I ran away from home when I was 19 because I didn’t want to live a dead-end life surrounded by abusive people who did not have my best interests in mind. I had to quit college. I was not allowed to take any of my possessions and was assaulted on the way out. I escaped with little more than my too big-jeans slipping off my hips (I had stopped eating) and a pile of Philip K. Dick books. Once you leave your family you’ll never be whole again. Not really. Even if you knew it was the right choice.

But I did it. All for the chance, the smallest chance, of having a life worth living.

Leaving a “community” of writers after leaving my family? “Ruining my career” after that? That’s nothing.

Of course, we live in a society where we have to monetize ourselves and earn a living. I’m in an incredibly rare position where I don’t need to at the moment because my partner does, and we are a team. I recognize that I’m privileged, and I get that everyone needs to eat, including artists. Sometimes that means painting Texas armadillos and roadhouse signs instead of the surreal landscapes made of cotton candy and melting volcanoes that inhabit your dreams. Sometimes that means writing tax articles for the Google SEO churn.

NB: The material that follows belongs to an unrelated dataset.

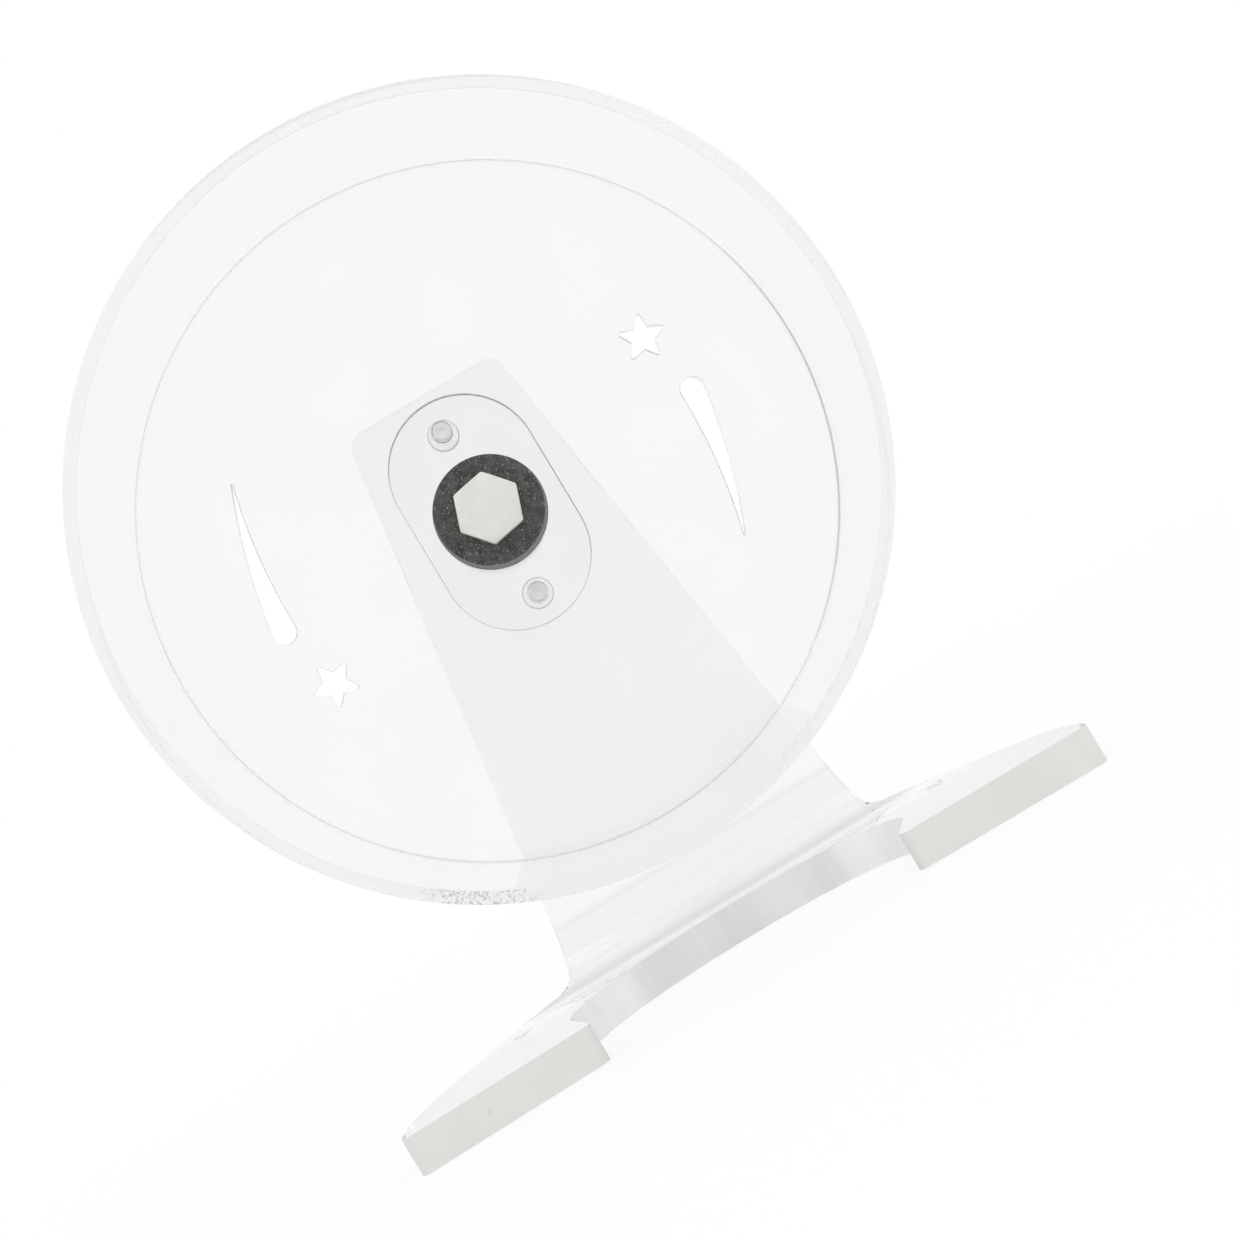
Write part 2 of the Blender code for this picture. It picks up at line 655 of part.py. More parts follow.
def main():
    """Build every piece in its place."""
    clear_scene()
    hub = (0, UPRIGHT_FACE, AXLE_HEIGHT)
    stand_frame = empty("stand_frame", (0, UPRIGHT_FACE, 0))
    bearing_seat = empty("bearing_seat", hub)
    wheel_axis = empty("wheel_axis", hub)
    cage_axis = empty("cage_axis", hub)
    make_stand(stand_frame)
    make_retainer(bearing_seat)
    make_screws(bearing_seat)
    make_bearing_rings(bearing_seat, wheel_axis)
    make_shields(bearing_seat)
    make_cage(cage_axis)
    make_balls(cage_axis)
    make_spacer(wheel_axis)
    make_back_disc(wheel_axis)
    make_drum(wheel_axis)
    make_washers(wheel_axis)
    make_axle_bolt(wheel_axis)
    make_axle_nut(wheel_axis)


main()
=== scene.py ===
"""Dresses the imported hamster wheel: clear acrylic, sawn and laser-cut edges, steel and nylon, on a pale studio floor.

Lengths are in metres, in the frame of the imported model: +Z up, and the drum's open front faces -Y.
"""

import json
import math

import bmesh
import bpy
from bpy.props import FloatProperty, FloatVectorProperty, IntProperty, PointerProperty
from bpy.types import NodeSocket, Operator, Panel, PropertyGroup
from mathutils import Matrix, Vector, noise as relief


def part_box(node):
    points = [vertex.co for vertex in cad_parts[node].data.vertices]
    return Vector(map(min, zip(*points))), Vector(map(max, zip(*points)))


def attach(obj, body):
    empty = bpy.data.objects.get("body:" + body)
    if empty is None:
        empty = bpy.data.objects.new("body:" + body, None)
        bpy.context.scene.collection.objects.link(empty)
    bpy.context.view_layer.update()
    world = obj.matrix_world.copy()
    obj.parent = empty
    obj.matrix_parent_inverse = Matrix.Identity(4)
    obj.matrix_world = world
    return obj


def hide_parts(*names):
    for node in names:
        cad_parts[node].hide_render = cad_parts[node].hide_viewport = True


bl_info = {
    "name": "Hamster wheel dressing",
    "version": (1, 0, 0),
    "blender": (4, 5, 0),
    "location": "View3D > Sidebar > Hamster Wheel",
    "description": "Builds the visible pieces and finishes of a clear acrylic hamster exercise wheel",
    "category": "Object",
}

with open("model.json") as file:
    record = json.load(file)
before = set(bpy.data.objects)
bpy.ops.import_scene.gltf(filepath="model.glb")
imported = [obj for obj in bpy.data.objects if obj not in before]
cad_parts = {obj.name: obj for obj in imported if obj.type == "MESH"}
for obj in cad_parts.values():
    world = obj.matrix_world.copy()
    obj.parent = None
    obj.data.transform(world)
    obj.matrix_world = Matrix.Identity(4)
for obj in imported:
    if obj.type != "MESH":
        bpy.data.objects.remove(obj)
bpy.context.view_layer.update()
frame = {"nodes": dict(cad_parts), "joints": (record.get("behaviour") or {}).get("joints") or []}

MILLIMETRE = 0.001
HUB = Vector(next(joint["pos_m"] for joint in frame["joints"] if joint["name"] == "wheel_spin"))
AXLE = (HUB.x, 0, HUB.z)
WHEEL_STEPS = 288       # sides of the drum and the disc
SMOOTH_ANGLE = math.radians(50)
FACE_SLOT, EDGE_SLOT, BREAK_SLOT, FROST_SLOT, BAY_SLOT = range(5)    # material slots of a plate


# Sizes and colours that a user would change


def number(name, description, default, least=0.0):
    """A plain number."""
    return FloatProperty(name=name, description=description, default=default, min=least)


def length(name, description, default, least=0.0):
    """A length in metres, shown in the scene's units."""
    return FloatProperty(name=name, description=description, default=default, min=least, unit="LENGTH",
                         subtype="DISTANCE", precision=5)


def share(name, description, default):
    """A number from 0 to 1."""
    return FloatProperty(name=name, description=description, default=default, min=0.0, max=1.0, subtype="FACTOR")


def angle(name, description, degrees):
    """An angle, written in degrees."""
    return FloatProperty(name=name, description=description, default=math.radians(degrees), subtype="ANGLE")


def colour(name, description, default):
    """A linear colour."""
    return FloatVectorProperty(name=name, description=description, default=default, min=0.0, max=1.0, size=3,
                               subtype="COLOR")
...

But I refuse to believe I have to sacrifice something that’s worth being said to be relatable or successful. Bukowski, Anne Frank, Harriet Beecher Stowe, George Orwell, Ray Bradbury, and most of your favorite writers did not compromise the truth. Contrary to popular opinion, most people don’t get on the New York Times Bestseller list by throwing together some bullshit. Twilight is often dunked on but Stephanie Meyer put her whole heart into that series, and it shows both in her interviews and the writing itself. And I believe it’s one of the reasons she was so successful. Not because people enjoy “dumbed down garbage.” But because she accessed a gothic fantasy that resonates with so many people.

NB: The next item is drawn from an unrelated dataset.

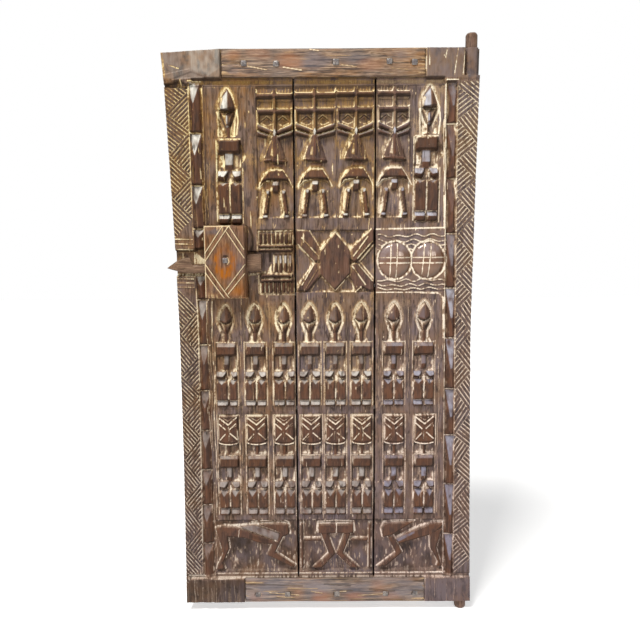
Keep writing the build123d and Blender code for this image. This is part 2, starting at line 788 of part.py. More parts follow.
def make_rail(left, right, low, nails):
    rail = bar(left, right, low, low + rail_height, rail_back, rail_front)
    return rail.cut(*[nail_hole(x, z, nail_size, rail_front, nail_length) for x, z in nails])


parts = {
    "left_plank": drilled(make_left_plank(), left_ties, nails_between(top_rail_left, left_seam_x)),
    "middle_plank": drilled(make_middle_plank(), left_ties + right_ties,
                            nails_between(left_seam_x, right_seam_x)),
    "right_plank": drilled(make_right_plank(), right_ties, nails_between(right_seam_x, 0)),
    "top_rail": make_rail(top_rail_left, top_rail_right, top_rail_low, top_nails),
    "bottom_rail": make_rail(bottom_rail_left, bottom_rail_right, 0, bottom_nails),
    "top_rail_nails": Compound([nail(x, z, nail_size, nail_head, rail_front, nail_length,
                                     nail_head_rise) for x, z in top_nails]),
    "bottom_rail_nails": Compound([nail(x, z, nail_size, nail_head, rail_front, nail_length,
                                        nail_head_rise) for x, z in bottom_nails]),
    "left_seam_ties": Compound(left_ties),
    "right_seam_ties": Compound(right_ties),
    "lock_case": make_lock_case(),
    "lock_bolt": make_lock_bolt(),
    "lock_nail": nail(lock_nail_x, lock_nail_z, lock_nail_size, lock_nail_head, case_front,
                      lock_nail_length, nail_head_rise),
}
for i, x in enumerate(tumbler_x):
    parts["tumbler_%d" % (i + 1)] = make_tumbler(x)

os.makedirs("parts", exist_ok=True)
for name, shape in parts.items():
    export_step(shape, "parts/%s.step" % name)
    print(name, "volume %.0f" % shape.volume)
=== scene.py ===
from functools import partial
import math

import bpy
import numpy as np
from mathutils import Matrix, Vector


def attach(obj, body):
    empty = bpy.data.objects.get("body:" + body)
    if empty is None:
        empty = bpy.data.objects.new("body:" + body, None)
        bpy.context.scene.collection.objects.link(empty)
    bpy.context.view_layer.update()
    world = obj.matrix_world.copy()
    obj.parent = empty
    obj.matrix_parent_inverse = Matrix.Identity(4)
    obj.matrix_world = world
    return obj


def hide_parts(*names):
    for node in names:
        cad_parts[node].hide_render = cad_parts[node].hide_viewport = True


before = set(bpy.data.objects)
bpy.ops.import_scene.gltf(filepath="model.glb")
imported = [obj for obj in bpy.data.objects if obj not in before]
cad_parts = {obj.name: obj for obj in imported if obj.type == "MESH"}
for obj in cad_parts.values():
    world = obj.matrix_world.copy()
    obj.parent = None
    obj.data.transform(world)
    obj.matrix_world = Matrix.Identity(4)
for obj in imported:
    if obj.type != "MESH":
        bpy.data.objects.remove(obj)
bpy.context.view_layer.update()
scene = bpy.context.scene
print("frame loaded")

# Lengths below are millimetres in the door's own frame unless a name says otherwise.
metre = 0.001
front = 21.0        # rise of the uncarved face above the middle of the planks
field = 15.0        # strips left between the figures
ground = 9.0        # sunk ground round the figures
planksTop = 1435.0
middleLine = -339.25     # upright axis of the middle plank
rail = {"low": 1367.0, "footHigh": 68.0, "left": -617.0, "right": -115.0, "footLeft": -585.0, "footRight": -101.0}

cameraPlan = {"place": (-0.3785, -1.449, 0.9208), "pitch": 6.1, "roll": -0.36, "lens": 31.5, "sensor": 36.0}
cameraData = bpy.data.cameras.new("camera")
cameraData.lens = cameraPlan["lens"]
cameraData.sensor_width = cameraPlan["sensor"]
camera = bpy.data.objects.new("camera", cameraData)
scene.collection.objects.link(camera)
camera.matrix_world = (Matrix.Translation(cameraPlan["place"])
                       @ Matrix.Rotation(math.radians(90 - cameraPlan["pitch"]), 4, "X")
                       @ Matrix.Rotation(math.radians(cameraPlan["roll"]), 4, "Z"))
scene.camera = camera
scene.view_settings.view_transform = "Standard"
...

True art is one of the few things that can’t be commodified because it’s recognizable for what it is, and fake gurus and slick marketing guys can’t fake the genuine thing.

And that’s one of the reasons people are so quick to try to suppress it when they see it. Why they’re terrified of it. And why being a part of a community or stacking up publications or having a nice website doesn’t mean you’re a real writer.

Only the writing matters. It has to. Otherwise, you have no chance to be great.